* [Challenge]: Output a verbatim copy of the data, cut off after the line that contains "return Matrix.Translation(tip) @ turn".

* [Material]:
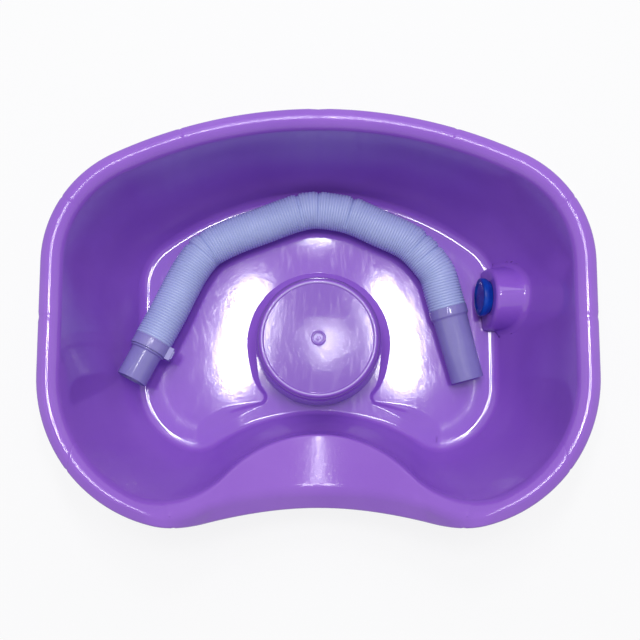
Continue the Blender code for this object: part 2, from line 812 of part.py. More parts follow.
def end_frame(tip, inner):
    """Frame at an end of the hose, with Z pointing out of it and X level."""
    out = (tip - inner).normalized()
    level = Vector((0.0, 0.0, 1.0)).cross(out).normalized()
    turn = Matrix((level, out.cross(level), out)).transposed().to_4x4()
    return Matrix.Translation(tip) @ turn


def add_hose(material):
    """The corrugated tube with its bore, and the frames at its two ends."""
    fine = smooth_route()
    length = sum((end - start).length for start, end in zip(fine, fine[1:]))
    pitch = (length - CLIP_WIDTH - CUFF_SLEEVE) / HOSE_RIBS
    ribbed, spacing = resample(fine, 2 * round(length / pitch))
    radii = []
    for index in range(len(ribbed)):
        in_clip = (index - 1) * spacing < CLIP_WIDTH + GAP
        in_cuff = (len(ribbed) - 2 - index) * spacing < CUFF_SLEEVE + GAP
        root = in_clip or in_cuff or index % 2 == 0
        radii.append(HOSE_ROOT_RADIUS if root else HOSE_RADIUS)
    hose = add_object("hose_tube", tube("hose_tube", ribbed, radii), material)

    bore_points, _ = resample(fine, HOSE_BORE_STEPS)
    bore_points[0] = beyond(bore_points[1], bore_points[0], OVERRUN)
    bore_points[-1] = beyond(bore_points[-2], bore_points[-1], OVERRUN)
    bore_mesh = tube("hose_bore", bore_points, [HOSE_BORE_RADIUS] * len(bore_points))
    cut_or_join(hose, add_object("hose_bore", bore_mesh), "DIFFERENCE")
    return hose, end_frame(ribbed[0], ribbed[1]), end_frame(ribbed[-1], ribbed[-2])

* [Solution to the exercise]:
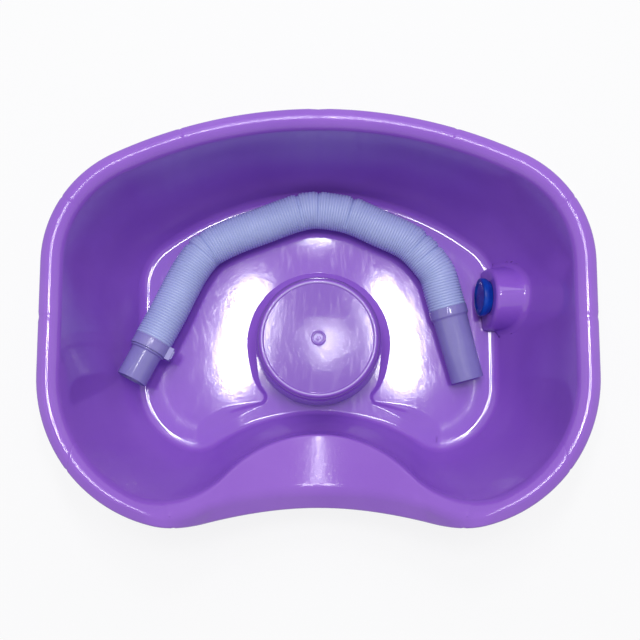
Continue the Blender code for this object: part 2, from line 812 of part.py. More parts follow.
def end_frame(tip, inner):
    """Frame at an end of the hose, with Z pointing out of it and X level."""
    out = (tip - inner).normalized()
    level = Vector((0.0, 0.0, 1.0)).cross(out).normalized()
    turn = Matrix((level, out.cross(level), out)).transposed().to_4x4()
    return Matrix.Translation(tip) @ turn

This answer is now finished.